| Information provided |
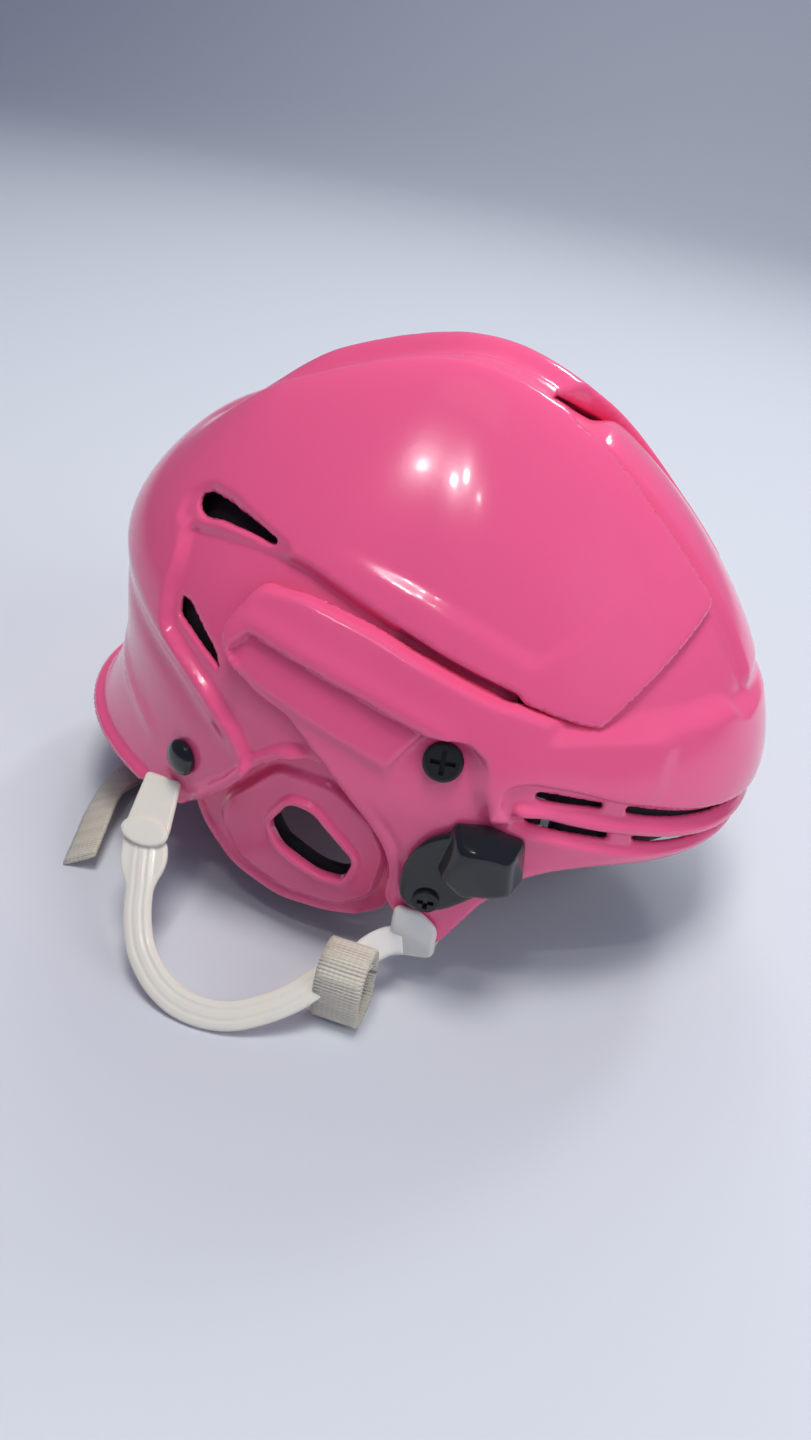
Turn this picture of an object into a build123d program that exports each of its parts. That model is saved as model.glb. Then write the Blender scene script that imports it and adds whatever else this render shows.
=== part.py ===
from build123d import *
import math
import os

# Ice hockey helmet: two moulded shells that telescope for size, ear guards, foam liner,
# face guard clips and straps. +X is the front, +Y the wearer's left, +Z up. The origin is
# at the centre of the footprint, on the surface that the straps rest on.

os.makedirs("parts", exist_ok=True)

# Outer form of the shells
half_width = 97.0
front_reach = 127.0
rear_reach = 119.0
crown_height = 192.0
dome_centre_x = 3.0
front_wide_level = 70.5
side_wide_level = 65.4
rear_wide_level = 113.6
crown_power = 1.55
wide_blend_length = 40.0
settle_passes = 6
nape_flare = 14.0
nape_flare_top = 80.0
nape_rim_level = 37.0
low_shares = (0.0, 0.3, 0.57, 0.79)
rise_shares = (0.0, 0.18, 0.36, 0.53, 0.68, 0.81, 0.91, 0.97)

# Walls and clearances
wall = 2.8
thin_wall = 2.6
ear_wall = 2.2
skin_gap = 0.6
soft_gap = 0.3
seam_gap = 1.2
size_travel = 8.0
cut_over = 30.0

# Levels of the layers, measured out from the outer form
under_skin = -(wall + skin_gap)
tongue_drop = 2.0
tongue_level = under_skin - tongue_drop
valley_level = -4.5
crown_tongue_level = valley_level - wall - skin_gap
pan_drop = 1.0
pan_level = under_skin - pan_drop
ear_flange_level = under_skin - wall - skin_gap
hole_rim_rise = 1.8
bar_rise = 4.0
bar_groove_depth = 2.0
panel_depth = 2.0
rib_rise = 0.6

# Joggle widths, the forehead ledge and seats
joggle_width = 2.8
ledge_level = 97.6
seat_gap = 0.2
head_round_share = 0.35
cross_length_share = 0.62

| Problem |
Output the listing above word for word.

| Output of the task |
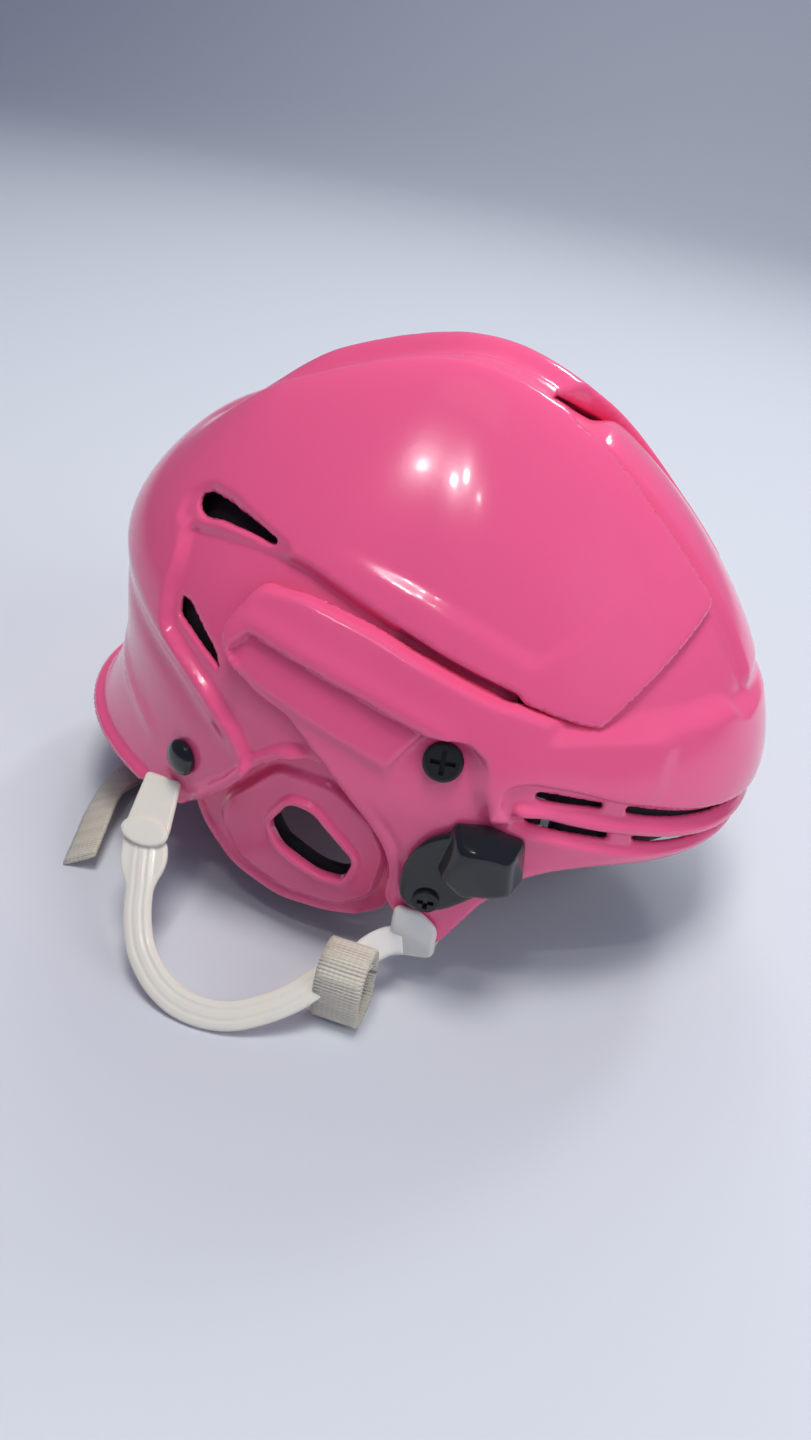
Turn this picture of an object into a build123d program that exports each of its parts. That model is saved as model.glb. Then write the Blender scene script that imports it and adds whatever else this render shows.
=== part.py ===
from build123d import *
import math
import os

# Ice hockey helmet: two moulded shells that telescope for size, ear guards, foam liner,
# face guard clips and straps. +X is the front, +Y the wearer's left, +Z up. The origin is
# at the centre of the footprint, on the surface that the straps rest on.

os.makedirs("parts", exist_ok=True)

# Outer form of the shells
half_width = 97.0
front_reach = 127.0
rear_reach = 119.0
crown_height = 192.0
dome_centre_x = 3.0
front_wide_level = 70.5
side_wide_level = 65.4
rear_wide_level = 113.6
crown_power = 1.55
wide_blend_length = 40.0
settle_passes = 6
nape_flare = 14.0
nape_flare_top = 80.0
nape_rim_level = 37.0
low_shares = (0.0, 0.3, 0.57, 0.79)
rise_shares = (0.0, 0.18, 0.36, 0.53, 0.68, 0.81, 0.91, 0.97)

# Walls and clearances
wall = 2.8
thin_wall = 2.6
ear_wall = 2.2
skin_gap = 0.6
soft_gap = 0.3
seam_gap = 1.2
size_travel = 8.0
cut_over = 30.0

# Levels of the layers, measured out from the outer form
under_skin = -(wall + skin_gap)
tongue_drop = 2.0
tongue_level = under_skin - tongue_drop
valley_level = -4.5
crown_tongue_level = valley_level - wall - skin_gap
pan_drop = 1.0
pan_level = under_skin - pan_drop
ear_flange_level = under_skin - wall - skin_gap
hole_rim_rise = 1.8
bar_rise = 4.0
bar_groove_depth = 2.0
panel_depth = 2.0
rib_rise = 0.6

# Joggle widths, the forehead ledge and seats
joggle_width = 2.8
ledge_level = 97.6
seat_gap = 0.2
head_round_share = 0.35
cross_length_share = 0.62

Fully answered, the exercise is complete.